§ WHAT IS REQUIRED
Report every line from the material that contains the word "materials".

§ EXERCISE INPUTS
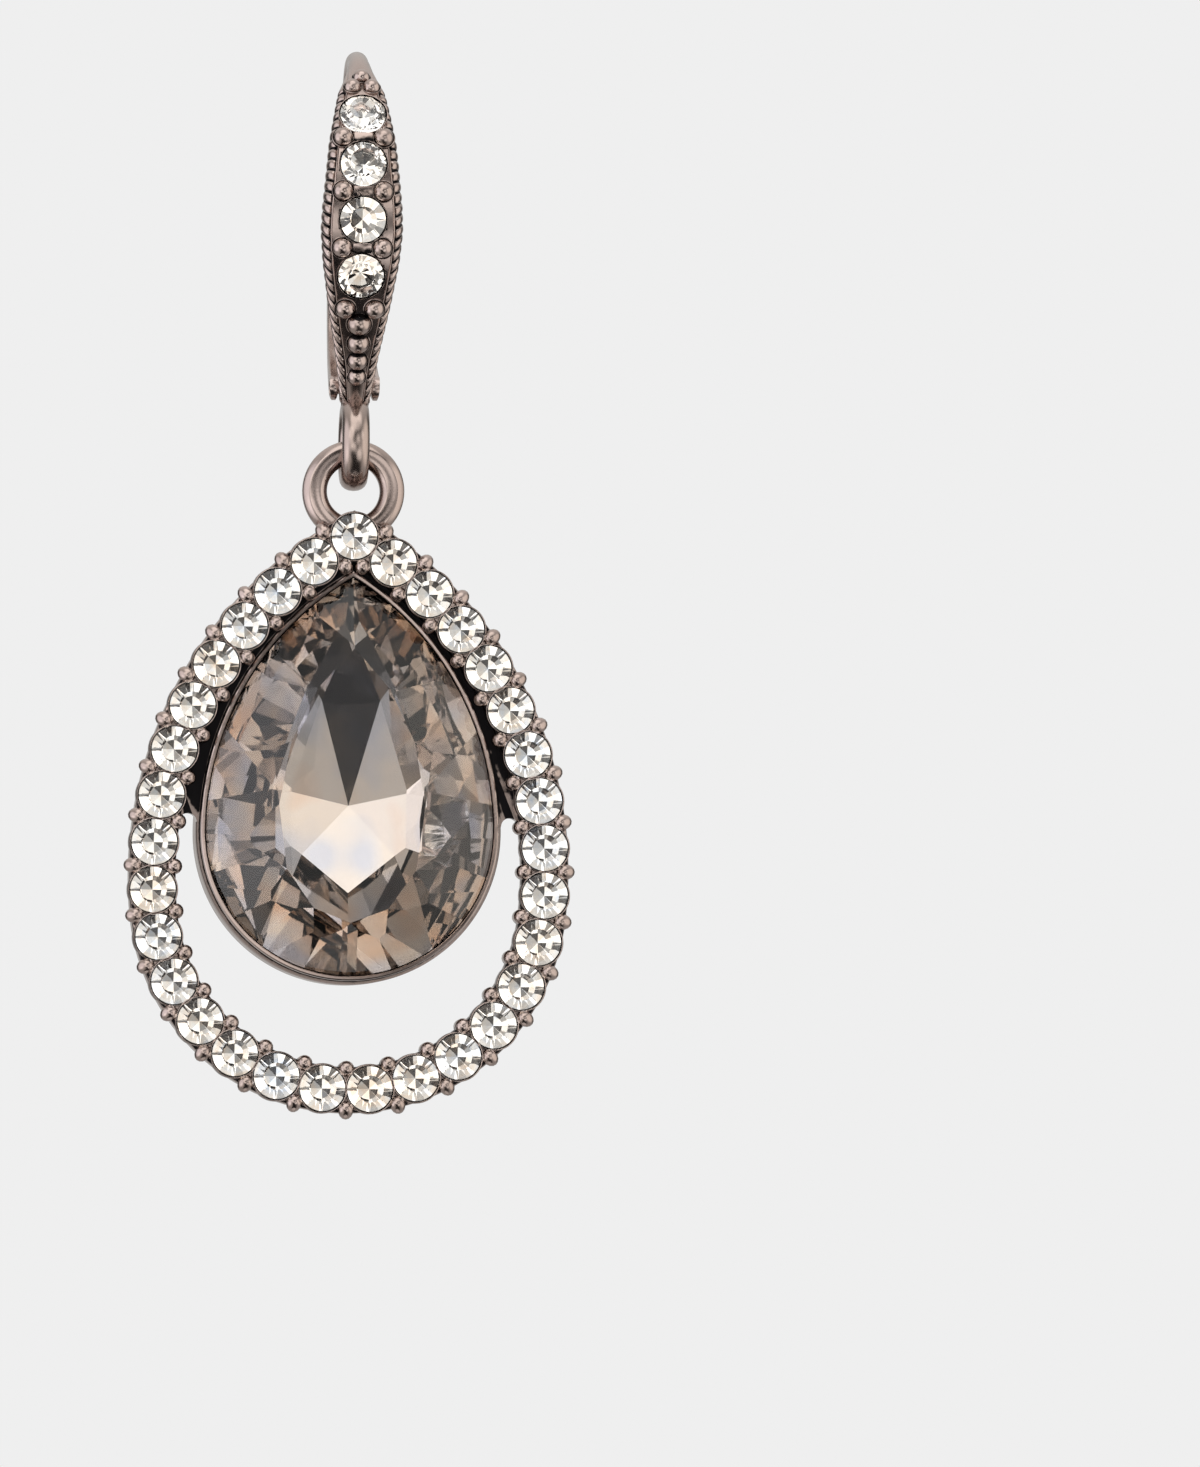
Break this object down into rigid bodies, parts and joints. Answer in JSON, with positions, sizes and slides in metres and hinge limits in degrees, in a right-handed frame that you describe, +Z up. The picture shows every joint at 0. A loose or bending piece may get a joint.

---

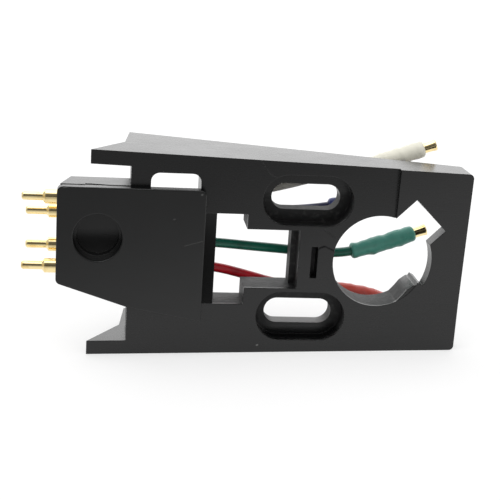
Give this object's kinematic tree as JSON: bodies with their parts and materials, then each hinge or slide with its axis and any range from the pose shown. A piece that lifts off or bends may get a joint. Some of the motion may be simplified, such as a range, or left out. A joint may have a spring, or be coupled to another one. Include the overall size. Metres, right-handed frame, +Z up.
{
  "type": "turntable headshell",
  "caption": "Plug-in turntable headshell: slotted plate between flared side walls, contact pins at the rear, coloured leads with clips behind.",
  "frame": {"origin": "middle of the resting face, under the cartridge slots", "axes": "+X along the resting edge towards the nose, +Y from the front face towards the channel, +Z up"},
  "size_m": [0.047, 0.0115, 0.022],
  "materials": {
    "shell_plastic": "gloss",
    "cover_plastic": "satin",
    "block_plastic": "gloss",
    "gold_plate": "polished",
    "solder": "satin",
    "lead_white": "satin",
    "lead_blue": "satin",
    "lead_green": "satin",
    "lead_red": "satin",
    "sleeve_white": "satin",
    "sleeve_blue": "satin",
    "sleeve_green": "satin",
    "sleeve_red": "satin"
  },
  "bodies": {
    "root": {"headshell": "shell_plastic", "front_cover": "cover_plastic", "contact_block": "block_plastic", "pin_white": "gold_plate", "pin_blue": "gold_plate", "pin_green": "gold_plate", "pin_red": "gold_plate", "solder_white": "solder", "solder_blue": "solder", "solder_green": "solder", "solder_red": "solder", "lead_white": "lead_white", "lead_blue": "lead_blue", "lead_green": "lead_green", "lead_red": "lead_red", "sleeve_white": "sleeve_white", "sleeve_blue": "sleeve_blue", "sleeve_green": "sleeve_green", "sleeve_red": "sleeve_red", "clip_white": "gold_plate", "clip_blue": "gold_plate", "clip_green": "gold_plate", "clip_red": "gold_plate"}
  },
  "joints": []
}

---

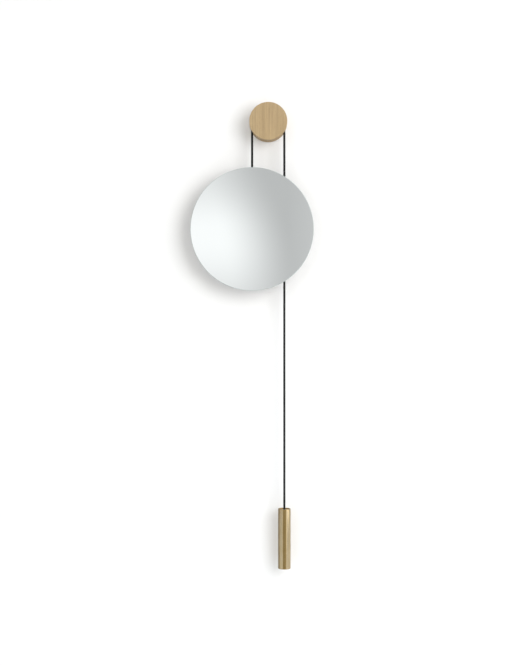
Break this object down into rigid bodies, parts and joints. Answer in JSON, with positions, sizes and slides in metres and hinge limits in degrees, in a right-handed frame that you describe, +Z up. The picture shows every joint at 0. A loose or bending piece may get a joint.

§ RESULT OF THIS EXERCISE
Give this object's kinematic tree as JSON: bodies with their parts and materials, then each hinge or slide with its axis and any range from the pose shown. A piece that lifts off or bends may get a joint. Some of the motion may be simplified, such as a range, or left out. A joint may have a spring, or be coupled to another one. Include the overall size. Metres, right-handed frame, +Z up.
  "materials": {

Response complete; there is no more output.